Dear Father,
I hear you are not well.
I would have called you but your not owning a mobile phone makes calling you a tad difficult. Ma will call me from the hospital during visiting hours and hand the phone over to you. We will speak then.
I will ask you how you’re feeling. You will say you’re fine. I will be able to see three-quarters of your face (will your generation never learn how to hold a phone during video calls?) and you’ll look well. As well as one can look in the ferociously white, tube-infested setting of a hospital room. I will mumble a few banalities. Asking you not to worry and telling you - on absolutely no authority - that you will be home soon. You will say, “Yes”. Not in agreement, but to acknowledge you’d heard me because that’s how conversations work. After a few seconds of you looking at me and me looking at your forehead, you will return the phone to Ma because she has to go meet the doctor.
I will wonder if we could’ve spoken for longer if you were not a Luddite; if Ma was not the only bridge that existed between us, brought us together. But if we’re being honest, we will both admit it is not your blissful ignorance of technology that has kept - is keeping - us apart. We do not merely lack a means of communication; we lack a vocabulary, a shared language.
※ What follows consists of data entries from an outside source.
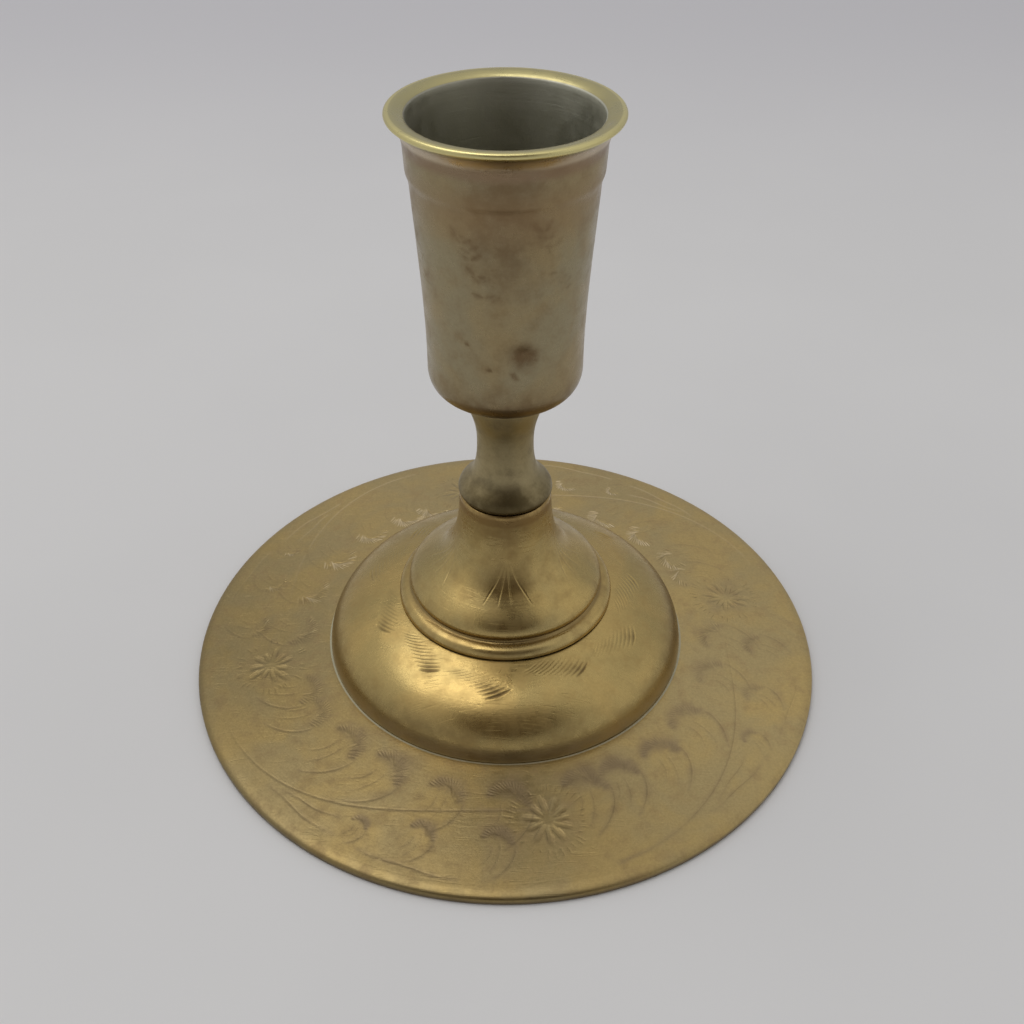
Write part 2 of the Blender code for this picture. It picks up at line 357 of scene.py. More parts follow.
def place(piece, node, body, slot, material):
    """Link a finished piece and put it in its CAD node's place."""
    link(piece)
    piece.data.materials.append(material)
    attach(piece, body)
    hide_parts(node)
    return piece


def in_front(angle, reach):
    """1 where a surface faces the front (-Y), falling off with a reach in radians."""
    return np.exp(-(np.angle(np.exp(1j * (angle + math.pi / 2))) / reach) ** 2)


def wander(at, seed, size):
    """Slow unevenness of hand-spun metal, in millimetres."""
    dice = np.random.default_rng(seed)
    total = np.zeros_like(at.angle)
    for _ in range(6):
        lobes = int(dice.integers(1, 6))
        waves = int(dice.integers(1, 7))
        phase = dice.uniform(0, FULL_TURN, 2)
        total += (np.sin(lobes * at.angle + phase[0])
                  * np.sin(waves * FULL_TURN * at.share + phase[1]))
    return size * total / 3


def unevenness(seed, size, fade=(0.0, 0.1), last=1.0):
    """A shape for turned(): a wander that grows over a range of radii.

    It ends at the share of the outline that last gives.
    """
    def shape(at):
        return wander(at, seed, size) * ramp(at.radius, *fade) * (at.share < last)
    return shape


# ---- material nodes

MIX_A, MIX_B, MIX_RESULT = 6, 7, 2      # colour sockets of the Mix node
BROAD, MIDDLE, GRAIN, RINGS = 70.0, 330.0, 2400.0, 2600.0   # brass noises, in cells a metre


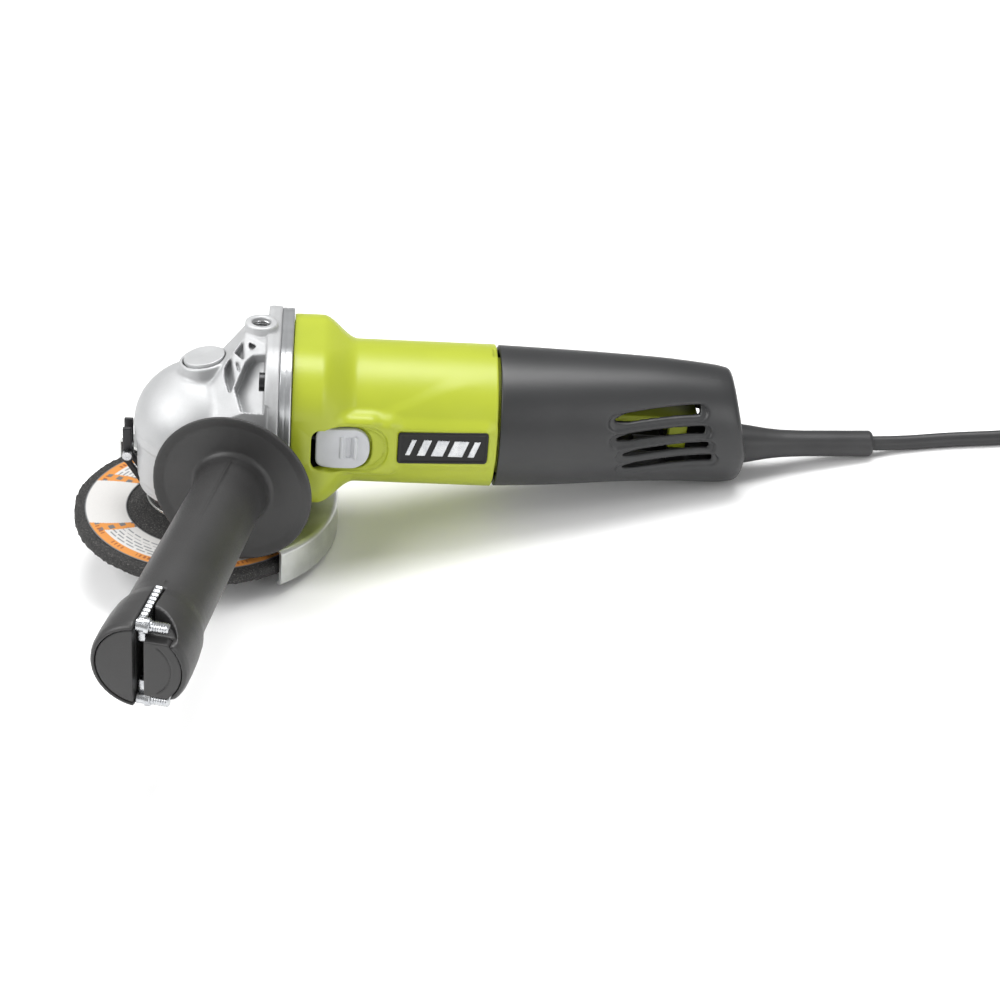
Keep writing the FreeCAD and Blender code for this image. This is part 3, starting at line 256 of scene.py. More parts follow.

I do not remember how we got here. I go back to the beginning in search of clues. My earliest memories are of you singing lullabies - from an old Doordarshan cartoon I was obsessed with as a child - and regaling me, for hours, with stories of hunting man-eating tigers. (I would later discover you had “borrowed” these stories from Jim Corbett. I don’t think Mr. Corbett would mind.)
Did we use up all our words for each other in those stories and lullabies? Should we have been more cautious? Held something back for later years?
All I know about you is hearsay. I hear you have a degree in history. I hear you played cricket at University. I hear you bunked school to watch matinee shows. I hear you bestowed unflattering nicknames on your teachers - nicknames by which your parents addressed the teacher during PTA meetings because you had convinced them it was his actual name. I hear you, and your brother, often left home without informing the adult members of the household and would be missing for hours before returning home in the evening.
I have never asked you about any of this. Is that why you have never told me about any of it? Have you been waiting for me to ask?
Perhaps it is my fault. But you know how it is. I never thought to question you when I was a child and I never cared to know you when I was a teenager. (Teenagers are the worst, aren’t they?)
By the time I was feeling my way into adulthood - letting it settle on my shoulders, tugging at its unfamiliar sleeves and buttoning up to check if it fits - it was time for me to leave home. There was never any hope for us once I moved to a different city. Long-distance relationships are never easy. (Especially when one party does not own a phone.) Our drifting apart was inevitable I suppose but we let ourselves become strangers to each other, only capable of sharing awkward hugs and birthday greetings and pregnant silences. With every passing year, I wish it wasn’t this way.
By the time you read this (on Ma’s phone), I will be home. If it all goes to plan, you should be home too and, hopefully, feeling better. It’ll be good to see you again. I think you and I should have a chat. I think we have a lot to talk about. I think it’s time. Don’t you?
Excellenr
Were you writing about my dad and me?? Nicely written. In my case, my dad does have a phone but he ‘speaks’ to me only when in a good mood, or when concerned about me...health, job that sort of thing. But never the stories of his bachpan and growing up. For me all that I know about his life is from others, or him telling it to others in my presence. On a recent visit to my home, they live in Ahmedabad, me in Pune, I realised that he spoke quite freely to my wife, regaling her with stories about his adventures. And then I remembered that he wanted a girl. He’s never told me this of course, but my mum did, more of a ‘see your dad didn’t even want me, I did, so love me more’. Anyways, that realisation made things clearer, maybe he wanted a girl because he would have connected more with his kid. He wouldn’t have had so many expectations.